In early 2007, the parties moved from Sydney to North West Queensland on account of the father’s employment. In mid-August 2007 the parties separated, and at some point after that, the mother went back to Sydney with the child.
The father then commenced parenting proceedings in the Federal Magistrates Court and interim orders were made which provided for the return of the child to North West Queensland.
At the time of the trial both the mother and father were living in North West Queensland, with the child living with each parent on a week about basis.

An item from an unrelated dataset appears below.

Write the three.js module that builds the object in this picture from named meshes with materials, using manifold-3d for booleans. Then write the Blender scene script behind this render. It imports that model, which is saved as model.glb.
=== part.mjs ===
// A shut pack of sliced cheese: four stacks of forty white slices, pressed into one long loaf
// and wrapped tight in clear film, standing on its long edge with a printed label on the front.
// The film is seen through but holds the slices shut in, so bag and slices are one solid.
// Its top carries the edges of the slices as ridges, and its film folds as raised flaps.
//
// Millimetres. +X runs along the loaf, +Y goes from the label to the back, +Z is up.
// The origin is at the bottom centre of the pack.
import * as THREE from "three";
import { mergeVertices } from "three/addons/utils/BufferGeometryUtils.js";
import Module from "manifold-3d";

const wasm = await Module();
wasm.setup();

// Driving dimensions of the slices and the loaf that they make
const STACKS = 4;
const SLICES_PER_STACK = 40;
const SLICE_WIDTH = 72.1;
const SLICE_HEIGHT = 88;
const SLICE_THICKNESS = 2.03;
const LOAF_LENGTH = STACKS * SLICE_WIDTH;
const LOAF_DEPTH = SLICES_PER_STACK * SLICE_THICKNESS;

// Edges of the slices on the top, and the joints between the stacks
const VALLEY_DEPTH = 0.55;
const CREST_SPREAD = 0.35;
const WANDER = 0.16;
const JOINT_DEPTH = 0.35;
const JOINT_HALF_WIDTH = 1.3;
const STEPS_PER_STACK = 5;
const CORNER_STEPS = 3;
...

The father sought that the parents have equal shared parental responsibility and that the child continue living with each parent on a week about basis. The mother also sought that the parents have equal shared parental responsibility, at least for “long term issues relating to the child”.
The mother’s primary proposal was that she be allowed to live with the child in Sydney, with the child to spend time with the father for specified periods during the year in either Brisbane or North West Queensland.
The mother’s second proposal was that she would remain in North West Queensland and the child would live primarily with her, but that the child spend time with the father on alternate weekends, one night after school every fortnight and half of school holidays.
The mother’s third proposal was that both she and the father would live in Sydney, with the child living primarily with the mother. Under this proposal, the child would spend time with the father on alternate weekends, one night after school every fortnight and half of school holidays.

His Honour’s orders provided for the child to remain in North West Queensland living week about with each parent, but that in the event the mother was not living in North West Queensland – then the child was to remain living there with the father (and spend agreed or “facilitated” time with the mother).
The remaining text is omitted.